Lancaster County’s only medical marijuana dispensary will open for business on Wednesday, March 7, it was announced Friday.
The dispensary at 1866 Fruitville Pike, in the former Kmart plaza near Route 30, will be among the first in Pennsylvania to open.
Owned and operated by a company named Cure Pennsylvania, the 3,000-square-foot facility cost more than $400,000 to develop. It will employ 10 people.
“We’re very excited about finally being able to get this medicine out to needy patients,” said Ryan Smith, director of operations.
Smith said the Manheim Township location will be open Wednesday, March 7, and Thursday, March 8 by appointment only. Appointments can be made at www.curepenn.com.
The dispensary will begin serving walk-in customers on Friday, March 9. Hours will be from 10 a.m. to 6 p.m. daily.
Security and ambiance
The facility’s steep pricetag reflects the cost of installing security and product-tracking systems, as well as Cure Pennsylvania’s effort to avoid a clinical ambiance, Smith indicated.
“We wanted it to be attractive, warm and welcoming to patients, while safe for our patients, employees and vendors. It feels more like an Apple store than something you’d see on TV,” he said.

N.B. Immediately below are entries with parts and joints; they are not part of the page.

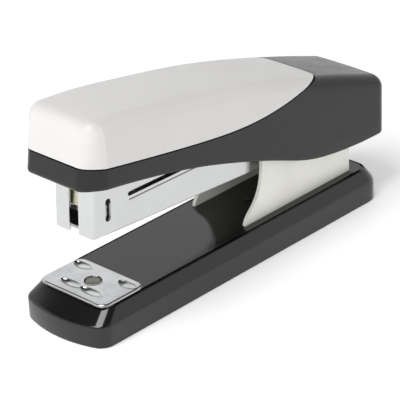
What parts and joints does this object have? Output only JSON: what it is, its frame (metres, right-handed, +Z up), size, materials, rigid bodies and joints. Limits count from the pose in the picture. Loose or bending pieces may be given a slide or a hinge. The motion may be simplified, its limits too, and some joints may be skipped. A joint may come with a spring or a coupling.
{
  "type": "stapler",
  "caption": "Desktop stapler: rounded two-tone cover over a chrome magazine, folded riser bracket and a long weighted base with a turning clinch anvil",
  "frame": {"origin": "centre of the resting face of the base, at the middle of the overall length and width", "axes": "X runs along the stapler from the nose (-X) to the hinge end (+X), Y across it, Z up"},
  "size_m": [0.149, 0.0372, 0.0763],
  "materials": {
    "black_gloss": "glossy black moulding",
    "plate_steel": "plain rolled steel",
    "sole_rubber": "matt rubber",
    "nickel": "bright nickel plate",
    "stem_steel": "turned steel",
    "spring_steel": "spring steel",
    "ivory_paint": "pale ivory grey paint",
    "rivet_steel": "plated steel",
    "chrome": "bright chrome plate",
    "staple_wire": "galvanised wire",
    "dark_plastic": "matt black plastic",
    "charcoal_plastic": "satin charcoal plastic",
    "white_plastic": "satin off-white plastic"
  },
  "bodies": {
    "base": {"base_shell": "black_gloss", "seat_plate": "plate_steel", "base_sole": "sole_rubber", "riser_bracket": "ivory_paint", "bracket_rivets": "rivet_steel", "hinge_pin": "rivet_steel", "lift_spring": "spring_steel", "anvil_spring": "spring_steel"},
    "anvil_lifter": {"anvil_stem": "stem_steel"},
    "anvil": {"anvil_plate": "nickel"},
    "magazine": {"magazine_case": "chrome", "guide_channel": "plate_steel", "staple_rail": "plate_steel", "staple_strip": "staple_wire", "rear_block": "dark_plastic", "pusher_rod": "spring_steel", "pusher_spring": "spring_steel"},
    "pusher": {"staple_pusher": "dark_plastic"},
    "handle": {"cover_shell": "charcoal_plastic", "cover_inlay": "white_plastic", "handle_channel": "plate_steel", "handle_spring": "spring_steel", "driver_blade": "spring_steel", "driver_holder": "ivory_paint", "driver_rivets": "rivet_steel", "cover_screws": "rivet_steel"}
  },
  "joints": [
    {"name": "magazine_close", "type": "hinge", "parent": "base", "child": "magazine", "pos_m": [0.05085, 0, 0.0275], "axis": [0, -1, 0], "range_deg": [0, 9.8], "stiffness_Nm_per_rad": 1.2, "springref_deg": -14.32, "deforming": ["lift_spring"]},
    {"name": "handle_press", "type": "hinge", "parent": "magazine", "child": "handle", "pos_m": [0.05085, 0, 0.0275], "axis": [0, -1, 0], "range_deg": [-33, 4.4], "stiffness_Nm_per_rad": 8, "springref_deg": -0.57, "deforming": ["handle_spring"]},
    {"name": "pusher_slide", "type": "slide", "parent": "magazine", "child": "pusher", "axis": [0.9981, 0, -0.0616], "range_m": [0, 0.042], "stiffness_N_per_m": 40, "springref_m": -0.02, "deforming": ["pusher_spring"]},
    {"name": "anvil_lift", "type": "slide", "parent": "base", "child": "anvil_lifter", "axis": [0, 0, -1], "range_m": [-0.002, 0], "stiffness_N_per_m": 1500, "springref_m": 0.002, "deforming": ["anvil_spring"]},
    {"name": "anvil_turn", "type": "hinge", "parent": "anvil_lifter", "child": "anvil", "pos_m": [-0.0566, 0, 0.01285], "axis": [0, 0, 1], "range_deg": [0, 180]}
  ]
}
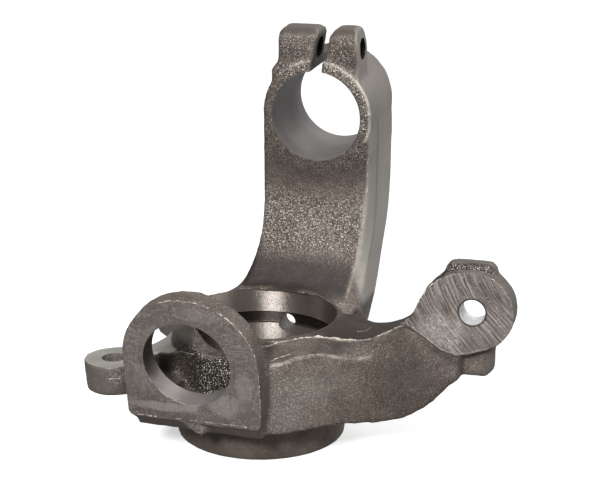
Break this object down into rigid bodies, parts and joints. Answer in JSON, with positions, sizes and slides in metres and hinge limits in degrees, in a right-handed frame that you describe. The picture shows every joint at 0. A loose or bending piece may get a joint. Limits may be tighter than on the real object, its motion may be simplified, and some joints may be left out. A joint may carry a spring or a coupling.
{
  "type": "steering knuckle",
  "caption": "Cast front steering knuckle with a wheel-bearing hub ring, a strut clamp on an arm, a ball-joint flange, a steering arm and caliper ears.",
  "frame": {"origin": "on the hub axis, in the plane of the hub's outboard rim that the part stands on", "axes": "+Z along the hub axis, inboard; +Y towards the strut clamp (up in the car); +X towards the steering arm's tie-rod hole"},
  "size_m": [0.2225, 0.2019, 0.2236],
  "materials": {
    "cast_iron": "rough as-cast skin with bright machined faces"
  },
  "bodies": {
    "root": {"knuckle_casting": "cast_iron"}
  },
  "joints": []
}
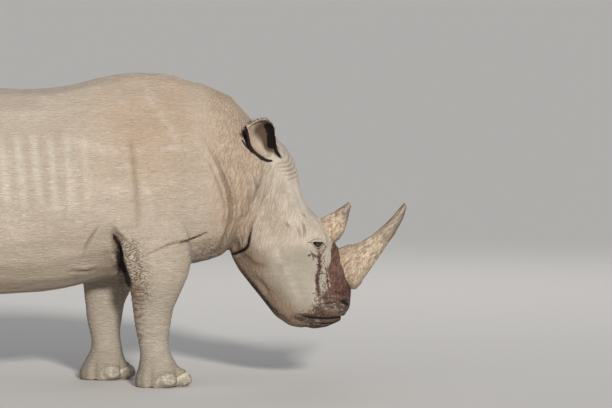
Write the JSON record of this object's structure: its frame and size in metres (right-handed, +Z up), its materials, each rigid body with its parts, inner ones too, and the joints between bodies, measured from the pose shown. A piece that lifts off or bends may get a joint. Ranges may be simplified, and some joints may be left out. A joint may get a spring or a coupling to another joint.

The Lancaster location got the green light to open this week, when it passed a final state Department of Health inspection.
The state announced Friday that the Lancaster location, as well as a Cure Pennsylvania location in Phoenixville, had passed their final inspections.
That means the state has eight dispensaries approved for opening. The first to begin operations will be a dispensary in Butler County. It’s set to debut next week.
“Each week, we are making great strides in expanding our network where patients will be able to get medical marijuana,” Gov. Tom Wolf said in a prepared statement.
Though medical marijuana frequently is confused with recreational marijuana, the strains have a crucial difference in their chemical makeup.
Most importantly, medical marijuana lacks the level of tetrahydrocannabinol, or THC, that produces the psychoactive effect or “high” that strains of marijuana used for recreational purposes have.
The local dispensary will debut less than two years after a state law was passed allowing medical marijuana and less than one year after the site was selected.
The state picked 52 locations for medical marijuana dispensaries, including the Fruitville Pike space, last June.
But the operator of each has to get state and local clearances for that specific site before it can begin operating.
More than 16,600 patients have registered to participate in Pennsylvania’s medical marijuana program, with more than 3,800 certified by a state-approved physician as eligible to use the product.
So far, nine Lancaster County physicians have been approved to certify patients, according to the Department of Health.
Once certified, patients get a medical-marijuana card from the state Department of Health. With that card, plus one other form of identification (such as a driver’s license or passport), patients can get medical marijuana from any dispensary in the state.
Medical marijuana has been approved by the state to treat 17 conditions, including cancer, ALS, HIV and certain kinds of severe chronic pain.
The list can be found at www.pa.gov/guides/pennsylvania-medical-marijuana-program/#17MedicalConditions.
The Lancaster dispensary will sell medical marijuana in four forms: pills, vape cartridges, salve/balm or liquid (spray or drops).
The typical cost will be $35 to $100 per dose, depending on the form and quantity of medical marijuana. The number of doses needed by the patient will depend on the ailment.
Cure Pennsylvania also is opening a dispensary in Fort Washington. The owners of Cure Pennsylvania also have a dispensary in Colorado and one in Hawaii.